> EXERCISE GOAL:
Output a verbatim copy of the data, cut off after the line that contains "rubbed and yellowed.".

> MATERIALS PROVIDED:
──────────────────────────────

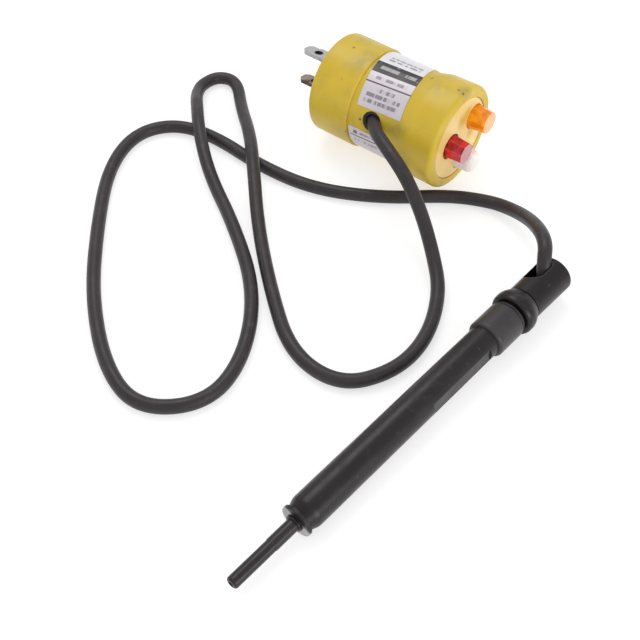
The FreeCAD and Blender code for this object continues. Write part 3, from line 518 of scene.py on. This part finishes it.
# Label colours, and the bands of the two labels: see label_face for what each entry is.
SILVER = (0.72, 0.71, 0.75)
CHARCOAL = (0.022, 0.019, 0.021)
WHITE = (0.56, 0.52, 0.56)
PRINT = (0.05, 0.045, 0.05)
SOFT_PRINT = (0.13, 0.11, 0.13)
MAIN_BANDS = [
    (-60.0, 1.3, SILVER, 18, 43, 0), (1.3, 17.9, CHARCOAL, 18, 43, 0),
    (29.9, 31.5, PRINT, 18, 43, 0), (7.0, 12.0, (0.42, 0.40, 0.42), 23.0, 38.4, 1.5),
    (22.0, 26.0, SOFT_PRINT, 24.0, 38.0, 1.2), (35.6, 40.0, SOFT_PRINT, 27.4, 35.0, 1.5),
    (42.6, 47.0, SOFT_PRINT, 23.8, 38.6, 1.5), (49.6, 54.0, SOFT_PRINT, 23.8, 38.6, 1.5),
    (-13.0, -10.0, SOFT_PRINT, 23.0, 37.0, 1.0), (-7.5, -4.5, SOFT_PRINT, 23.0, 37.0, 1.0),
]
LOWER_BANDS = [
    (99.8, 101.4, PRINT, 20.4, 37, 0), (92.4, 97.4, SOFT_PRINT, 22.0, 23.8, 0),
    (93.4, 96.4, SOFT_PRINT, 25.0, 33.0, 1.2), (106.0, 110.0, SOFT_PRINT, 22.0, 33.0, 1.2),
]


def label_face(name, bands):
    """Foil label on the waist: bands by angle round the axis, rubbed and yellowed.

    A band is (first angle, last angle, colour, first station, last station, dash length or 0);
    dashes stand in for rows of print without being any lettering.
    """
    m = Material(name)
    where = m.place(location=TESTER_ORIGIN)
    along, across, up = m.split(where)
    angle = m.math("MULTIPLY", m.math("ARCTAN2", m.math("MULTIPLY", across, -1.0), up),
                   180.0 / math.pi)
    from_middle = m.math("SUBTRACT", along, LABEL_MIDDLE * MM)
    angle = m.math("ADD", angle, m.math("MULTIPLY", from_middle, LABEL_CROOKED))
    base = m.ramp(m.noise(where, 70.0, 4.0), (0.3, WHITE), (0.7, tuple(v * 1.1 for v in WHITE)))
    for low, high, colour, first, last, dash in bands:
        mask = m.math("MULTIPLY", m.within(angle, low, high, 0.25),
                      m.within(along, first * MM, last * MM, 0.00008))
        if dash:
            row = m.node("ShaderNodeCombineXYZ", X=along, Y=low * MM, Z=0.0)
            ink = m.ramp(m.noise(row.outputs[0], 1000.0 / dash, 2.0), (0.44, 0.12), (0.50, 0.75))
            mask = m.math("MULTIPLY", mask, ink)
        base = m.mix(mask, base, colour)
    stains_and_shade = m.ramp(m.noise(where, 210.0, 7.0, 0.62, 0.4), (0.56, 0.0), (0.75, 0.40))
    base = m.mix(stains_and_shade, base, (0.34, 0.31, 0.31))
    scratch = m.ramp(m.noise(m.place(scale=(0.3, 1, 1)), 1500.0, 3.0), (0.67, 0.0), (0.71, 0.5))
    base = m.mix(scratch, base, (0.70, 0.67, 0.68))
    m.set(Base_Color=base, Roughness=m.ramp(m.noise(where, 150.0, 4.0), (0.3, 0.30), (0.7, 0.44)),
          Metallic=0.10)
    m.bump((m.noise(where, 120.0, 3.0), 0.15, 0.0002), (scratch, 0.15, 0.00003))
    return m.material


def make_materials():
    dress(yellow_plastic(), "rear_cover", "main_housing")
    dress(pale_plastic(), "lens_panel", "lamp_carrier")
    dress(plain_material("plug_face_plastic", (0.42, 0.30, 0.05), (0.58, 0.43, 0.09), (0.4, 0.55)),
          "plug_insert")
    dress(plated_metal("plated_brass", (0.55, 0.54, 0.55), (0.34, 0.30, 0.26), 0.02, BLADE_HOLE),
          "line_blade", "ground_pin")
    dress(plated_metal("tarnished_brass", (0.36, 0.29, 0.24), (0.11, 0.08, 0.065), 0.12,
                       LOWER_BLADE_HOLE), "neutral_blade")
    dress(plated_metal("screw_steel", (0.55, 0.55, 0.54), (0.30, 0.25, 0.19), 0.0),
          "plug_screws", "front_posts", "carrier_nuts", spring)
    dress(plated_metal("needle_brass", (0.60, 0.48, 0.26), (0.28, 0.20, 0.10), 0.03),
          "contact_needle", "spring_seat")
    dress(plain_material("nylon", (0.55, 0.50, 0.36), (0.68, 0.64, 0.50), (0.35, 0.5)),
          "rear_posts")
    dress(plain_material("board_laminate", (0.08, 0.13, 0.05), (0.14, 0.21, 0.08), (0.3, 0.45),
                         200.0), "circuit_board")
    dress(plain_material("resistor_lacquer", (0.36, 0.20, 0.10), (0.50, 0.30, 0.16), (0.25, 0.4),
                         300.0), "lamp_resistors")
    dress(plain_material("wire_jacket", (0.012, 0.012, 0.014), (0.03, 0.03, 0.033), (0.4, 0.55)),
          "plug_wires", "tester_lead", "probe_lead")
    dress(plain_material("black_rubber", (0.010, 0.010, 0.010), (0.024, 0.022, 0.022), (0.5, 0.7)),
          "cord_grommet", "seal_ring")
    dress(washer_plastic(), "front_washer")
    dress(black_plastic("black_plastic", (0.0045, 0.0035, 0.004), (0.011, 0.009, 0.010)),
          "probe_handle", "nose_bush")
    dress(black_plastic("rubbed_black", (0.024, 0.0225, 0.0235), (0.040, 0.038, 0.039)),
          "probe_collar")
    dress(black_plastic("sheath_black", (0.010, 0.008, 0.009), (0.022, 0.018, 0.020)),
          "probe_sheath")
    dress(black_plastic("cap_black", (0.004, 0.003, 0.0035), (0.009, 0.007, 0.008), 0.34),
          "coupling_ring", "rear_cap")
    # For the lenses, face is a painted reflection colour, edge is a painted highlight colour and
    # glow is painted light.
    dress(lens_plastic("amber_lens_plastic", (0.56, 0.12, 0.001), (1.0, 0.45, 0.001), 0.12, 0.45,
                       230.0, 0.20, face=(1.0, 0.56, 0.28), edge=(1.0, 0.55, 0.12), coat=0.05),
          "amber_lens")
    dress(lens_plastic("red_lens_plastic", (0.10, 0.001, 0.004), (0.95, 0.006, 0.022), 0.08, 0.40,
                       260.0, 0.14, face=(0.56, 0.30, 0.34), edge=(0.90, 0.20, 0.24), coat=0.05),
          "red_lens")
    dress(lens_plastic("white_lens_plastic", (0.76, 0.70, 0.67), (0.88, 0.83, 0.80), 0.5, 0.30,
                       glow=0.14), "white_lens")
    dress(lens_plastic("lamp_glass", (0.80, 0.80, 0.80), (0.92, 0.92, 0.92), 0.05, 0.95),
          "amber_lamp", "red_lamp", "white_lamp")
    dress(label_face("main_label_foil", MAIN_BANDS), "main_label")
    dress(label_face("lower_label_foil", LOWER_BANDS), "lower_label")
    dress(cord_rubber(), cord)


make_materials()


# ---------------------------------------------------------------- stage and light

FLOOR_REACH = 3.0
FLOOR_DROP = 0.00002  # keeps the floor off the faces that lie on it
FLOOR_GLOW = 0.62
WORLD_STRENGTH = 0.82


def make_floor():
    mesh = bpy.data.meshes.new("floor")
    shape = bmesh.new()
    bmesh.ops.create_grid(shape, x_segments=4, y_segments=4, size=FLOOR_REACH)
    shape.to_mesh(mesh)
    shape.free()
    floor = bpy.data.objects.new("floor", mesh)
    floor.location.z = -FLOOR_DROP
    scene.collection.objects.link(floor)
    m = Material("floor_white")
    where = m.place()
    m.set(Base_Color=m.ramp(m.noise(where, 3.0, 2.0), (0.3, 0.46), (0.7, 0.49)), Roughness=0.9,
          Emission_Color=(1, 1, 1, 1), Emission_Strength=FLOOR_GLOW)
    floor.data.materials.append(m.material)


def make_light(name, location, target, size, energy):
    """A round area light, turned from its place towards the target."""
    data = bpy.data.lights.new(name, "AREA")
    data.shape = "DISK"
    data.size = size
    data.energy = energy
    light = bpy.data.objects.new(name, data)
    light.location = location
    light.rotation_mode = "QUATERNION"
    light.rotation_quaternion = (Vector(target) - Vector(location)).to_track_quat("-Z", "Y")
    scene.collection.objects.link(light)


def make_lights():
    world = bpy.data.worlds.new("World")
    world.use_nodes = True
    background = world.node_tree.nodes["Background"]
    background.inputs["Color"].default_value = (1, 1, 1, 1)
    background.inputs["Strength"].default_value = WORLD_STRENGTH
    scene.world = world
    make_light("Key", (-0.35, 0.25, 0.75), (0, 0, 0), 0.5, 1.8)
    make_light("Fill", (0.9, -0.12, 0.22), (0, 0.06, 0.02), 0.6, 3.2)
    scene.view_settings.view_transform = "Standard"


make_floor()
make_lights()
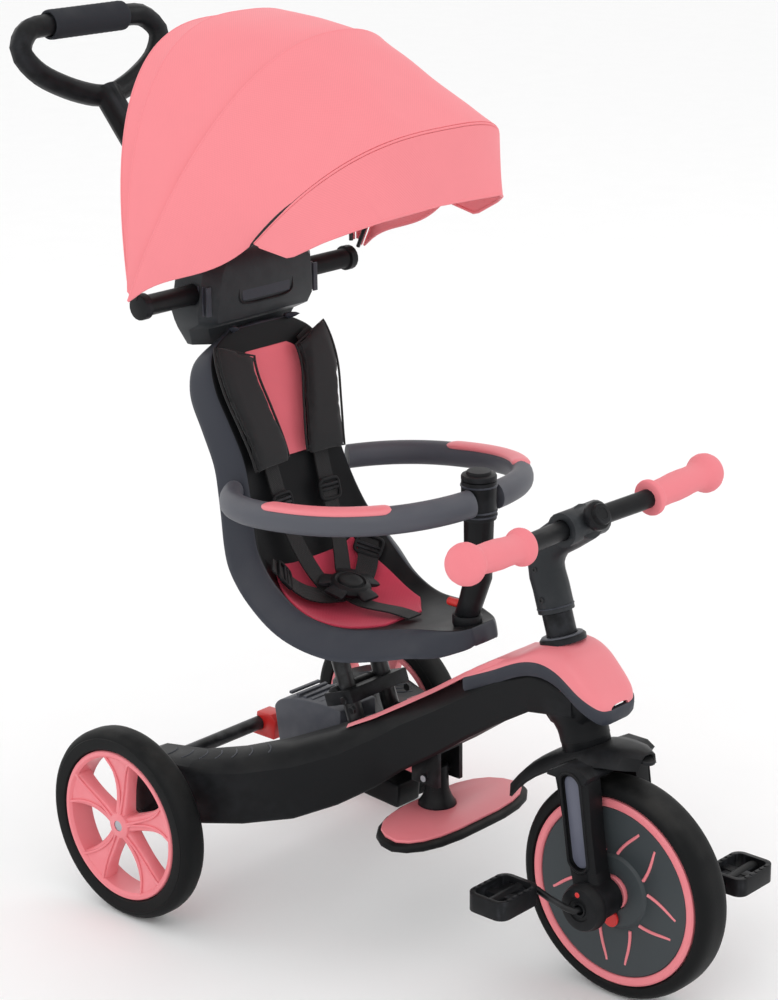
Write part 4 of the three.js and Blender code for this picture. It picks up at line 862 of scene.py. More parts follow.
# slate rim under the cover's edge, round the nose from side to side
edge = [(x, -half, low) for x, half, low, top in noseLine]
edge += [(x, -y, z) for x, y, z in reversed(edge)]
rings = []
for i, (x, y, z) in enumerate(edge):
    before, after = edge[max(i - 1, 0)], edge[min(i + 1, len(edge) - 1)]
    away = Vector((after[1] - before[1], before[0] - after[0], 0)).normalized()
    rings.append([at(x + away.x * out, y + away.y * out, z + up) for out, up in noseLook["rim"]])
noseRim = lofted("nose_rim_smooth", rings)
fit(noseRim, "frame", paints["slatePlastic"], "black_plastic", angle=50)
collarProfile = [(21.5, -4), (26, -4), (26, 1.2), (24.8, 2.6), (22.4, 3), (21.5, 2.2)]
collar = turned("neck_collar", besideSteer(395.5, 0, 0), steerDirection, collarProfile, 72,
                ring=True)
fit(collar, "frame", paints["blackPlastic"], "black_plastic")
housing = turned("steerer_housing", besideSteer(281, 0, 0), steerDirection,
                 [(23, -4), (26.6, -4), (27.4, -3), (27.4, 12), (28.4, 22), (31, 31), (34, 38),
                  (35, 44), (30, 46), (28, 40), (27.8, 8), (23, 6)], 72, ring=True)
fit(housing, "frame", paints["blackPlastic"], "black_plastic", angle=50)
for node, look, slot in (
    ("rear_axle", "zincSteel", "steel"), ("cross_tube", "blackSteel", "black_steel"),
    ("footrest_pin", "zincSteel", "steel"),
):
    dressed(node, "frame", paints[look], slot, angle=40)
dressed("step_latch", "frame", paints["redPlastic"], "red_plastic", 1.0)
dressed("footrest_bracket", "frame", paints["blackPlastic"], "black_plastic", 1.2)
dressed("seat_clamp", "frame", paints["blackPlastic"], "black_plastic", 1.4)
dressed("step_box", "frame", paints["greyPlastic"], "grey_plastic", 1.6)

# ribs across the top of the step
stepLow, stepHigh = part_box("step_box")
ribs = []
for number in range(7):
    x = stepLow.x + 0.022 + number * 0.0118
    ribs.append(block(f"stepRib{number}", Vector((x, 0, stepHigh.z - 0.0016)), (5, 50, 3.4), 0,
                      1.2))
fit(joinPieces("step_ribs", ribs), "frame", paints["greyPlastic"], "grey_plastic")

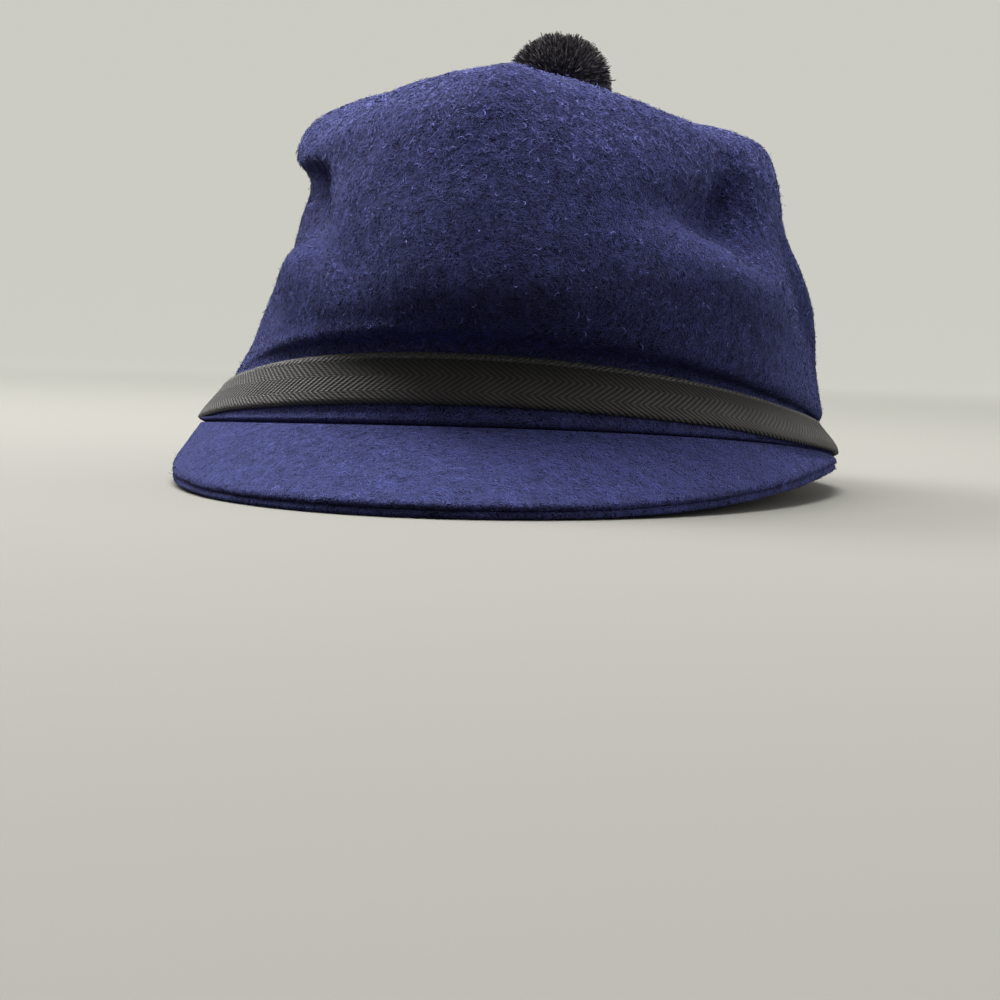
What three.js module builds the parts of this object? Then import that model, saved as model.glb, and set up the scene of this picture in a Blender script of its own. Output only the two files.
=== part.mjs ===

──────────────────────────────

> ANSWER TO THE TASK:
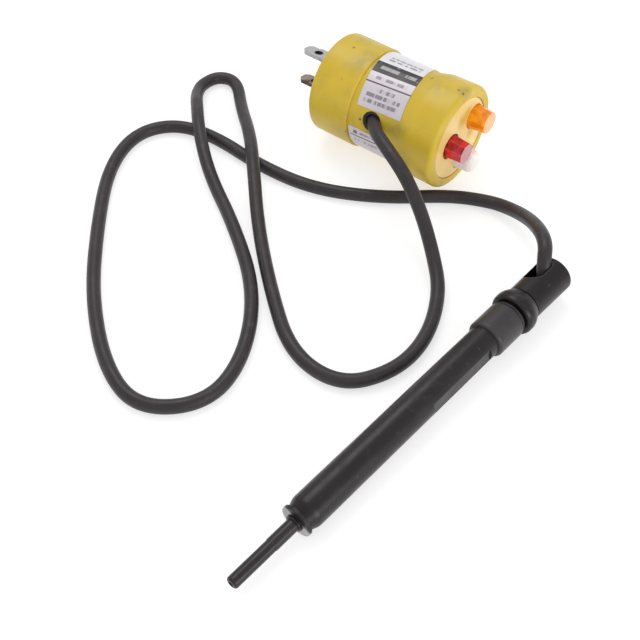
The FreeCAD and Blender code for this object continues. Write part 3, from line 518 of scene.py on. This part finishes it.
# Label colours, and the bands of the two labels: see label_face for what each entry is.
SILVER = (0.72, 0.71, 0.75)
CHARCOAL = (0.022, 0.019, 0.021)
WHITE = (0.56, 0.52, 0.56)
PRINT = (0.05, 0.045, 0.05)
SOFT_PRINT = (0.13, 0.11, 0.13)
MAIN_BANDS = [
    (-60.0, 1.3, SILVER, 18, 43, 0), (1.3, 17.9, CHARCOAL, 18, 43, 0),
    (29.9, 31.5, PRINT, 18, 43, 0), (7.0, 12.0, (0.42, 0.40, 0.42), 23.0, 38.4, 1.5),
    (22.0, 26.0, SOFT_PRINT, 24.0, 38.0, 1.2), (35.6, 40.0, SOFT_PRINT, 27.4, 35.0, 1.5),
    (42.6, 47.0, SOFT_PRINT, 23.8, 38.6, 1.5), (49.6, 54.0, SOFT_PRINT, 23.8, 38.6, 1.5),
    (-13.0, -10.0, SOFT_PRINT, 23.0, 37.0, 1.0), (-7.5, -4.5, SOFT_PRINT, 23.0, 37.0, 1.0),
]
LOWER_BANDS = [
    (99.8, 101.4, PRINT, 20.4, 37, 0), (92.4, 97.4, SOFT_PRINT, 22.0, 23.8, 0),
    (93.4, 96.4, SOFT_PRINT, 25.0, 33.0, 1.2), (106.0, 110.0, SOFT_PRINT, 22.0, 33.0, 1.2),
]


def label_face(name, bands):
    """Foil label on the waist: bands by angle round the axis, rubbed and yellowed.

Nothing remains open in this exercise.